Del mandato presidencial de Donald Trump puede decirse cualquier cosa menos que sea rutinario o anodino. Desde un primer momento, las medidas de política económica, anunciadas o implementadas, no han dejado de soliviantar a amplios sectores dentro y fuera de Estados Unidos. Ya la reforma fiscal aprobada en diciembre de 2017, aunque finalmente con notables diferencias respecto a los planteamientos iniciales, tiene una importante incidencia en el ámbito internacional. Más recientemente, su gabinete ha anunciado otras medidas fiscales especiales centradas en el comercio internacional, con una aspiración netamente proteccionista. Barreras proteccionistas las hay de diversa naturaleza; el arancel, como impuesto sobre las importaciones es una de ellas. El acero y el aluminio, con tipos de gravamen del 25% y del 10%, respectivamente, centran la iniciativa del gobierno estadounidense.
Es evidente que un impuesto sobre las importaciones tiende a incrementar el precio de éstas y a dificultar su colocación, salvo que los vendedores soporten efectivamente la carga impositiva. Es el mismo caso que el de un impuesto sobre ventas. Todo depende de las magnitudes relativas de la oferta y de la demanda del producto en cuestión. También, cuando entran en juego distintas divisas internacionales, de cómo respondan los tipos de cambio.
Matizaciones aparte, desde hace siglos, los economistas han venido advirtiendo de los efectos negativos de los aranceles sobre el comercio, cuya restricción perjudica el bienestar de la población.
Especialmente destacado es el papel desempeñado por Adam Smith en la defensa del comercio libre frente a las políticas mercantilistas. En “La Riqueza de las Naciones” (1776), Adam Smith sentó las bases económicas de las ventajas del comercio internacional para la creación de riqueza por las naciones. Entre los argumentos esgrimidos figuran los siguientes: i) mientras mayor sea la posibilidad de efectuar transacciones comerciales, mayor será la capacidad de especialización productiva, con las ventajas que ello conlleva; ii) las dificultades de acceso a mercancías más baratas producidas en otros países, debido a la aplicación de políticas comerciales restrictivas, hace que la industria del país que las aplica sea menos productiva y competitiva y, con ello, la nación se hace más pobre; iii) la aplicación de medidas comerciales restrictivas en un país tiende a desencadenar medidas similares en otros países, dando lugar a una espiral que acaba perjudicando a todas las partes implicadas.
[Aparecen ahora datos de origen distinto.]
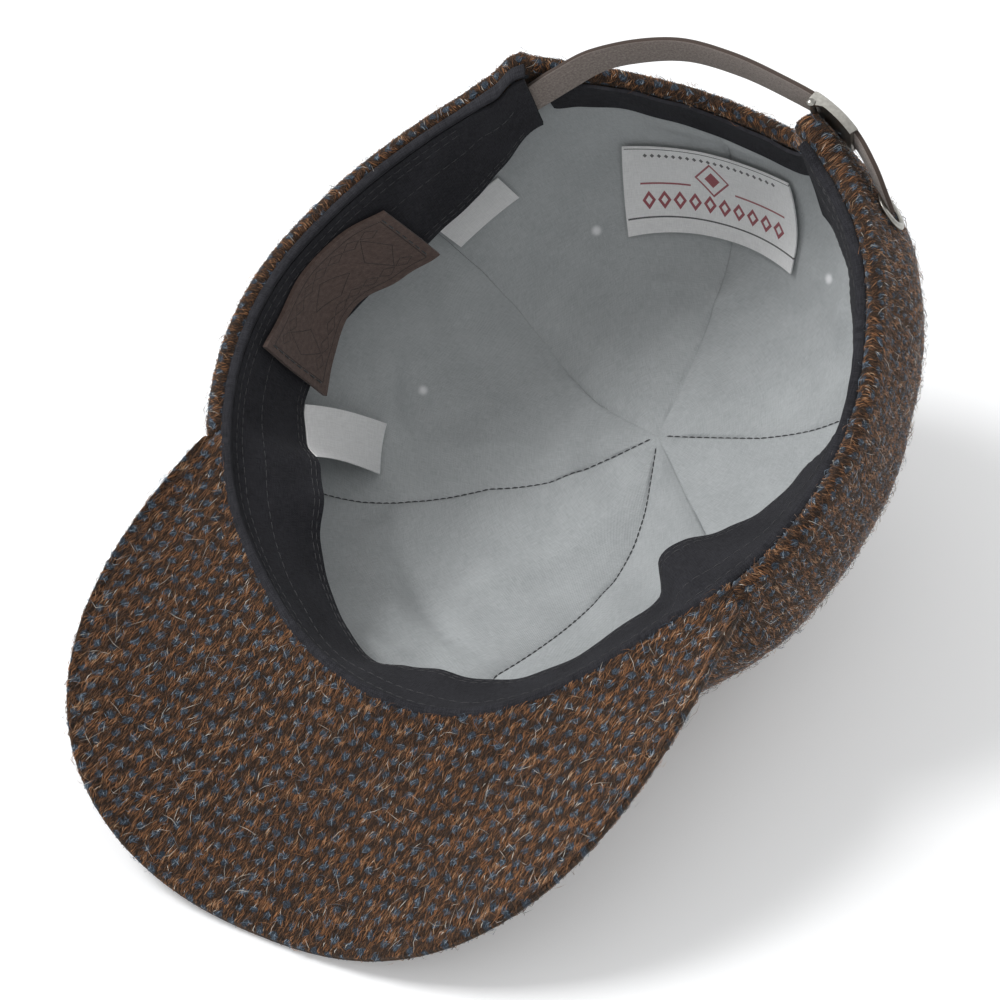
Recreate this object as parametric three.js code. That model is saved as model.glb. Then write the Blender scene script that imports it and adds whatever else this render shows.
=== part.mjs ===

Así pues, la defensa del libre comercio es un rasgo consustancial al liberalismo económico, por lo que el calificativo de “neoliberal”, tan en boga hoy día como etiqueta descalificadora, no sería de aplicación al gabinete de Donald Trump, sino la de mercantilista.
Ahora bien, como señala The Economist, justamente en su columna titulada “Free exchange” de fecha 17 de marzo de 2018, “en los años 1950s y 1960s, los norteamericanos asociaban la liberalización con un crecimiento económico rápido y generalizado. Ya no”, e incluso significados representantes del Partido Demócrata se han pronunciado a favor de los aranceles.
En un artículo anterior (10-2-2018), la misma revista apunta algunas claves significativas. De un lado, la escasa importancia relativa de las importaciones de acero y aluminio, que representan un 2% del total de bienes importados por Estados Unidos y un 0,2% de su PIB. De otro, el riesgo derivado de la justificación dada por la Administración, basada en una ley de escasa utilización que permite a un presidente proteger una industria por razones de seguridad nacional, y que puede dar pie a su réplica por otros países.
Por su parte, Martin Feldstein, catedrático de Economía de la Universidad de Harvard, expone una perspectiva que ayuda a completar la visión de la propuesta analizada. En su opinión (Project Syndicate, 15-3-2018), el objetivo real de los aranceles sobre el acero y el aluminio es China, país que ha venido posponiendo su compromiso de reducir su exceso de producción de acero, que ha vendido a Estados Unidos a precios subvencionados. Sin embargo, la mayor preocupación comercial actual respecto a China concierne, según él, a las transferencias tecnológicas, por considerar que se dañan los intereses norteamericanos al apropiarse de tecnología desarrollada por empresas estadounidenses. Éstas se quejan de que, para acceder al mercado chino, son a menudo requeridas a transferir su tecnología a empresas del gigante asiático.
Al no poder dilucidarse este tipo de controversias en los foros internacionales, la amenaza de imponer aranceles sobre los productores chinos puede ser, según Feldstein, una forma de persuadir al gobierno chino de abandonar la política de las transferencias de tecnología “voluntarias”. Y no duda en afirmar que “si esto ocurre… la amenaza de los aranceles habrá sido un instrumento de política comercial muy exitoso”. ¿Estamos, pues, ante una política arancelaria con tintes ajedrecistas?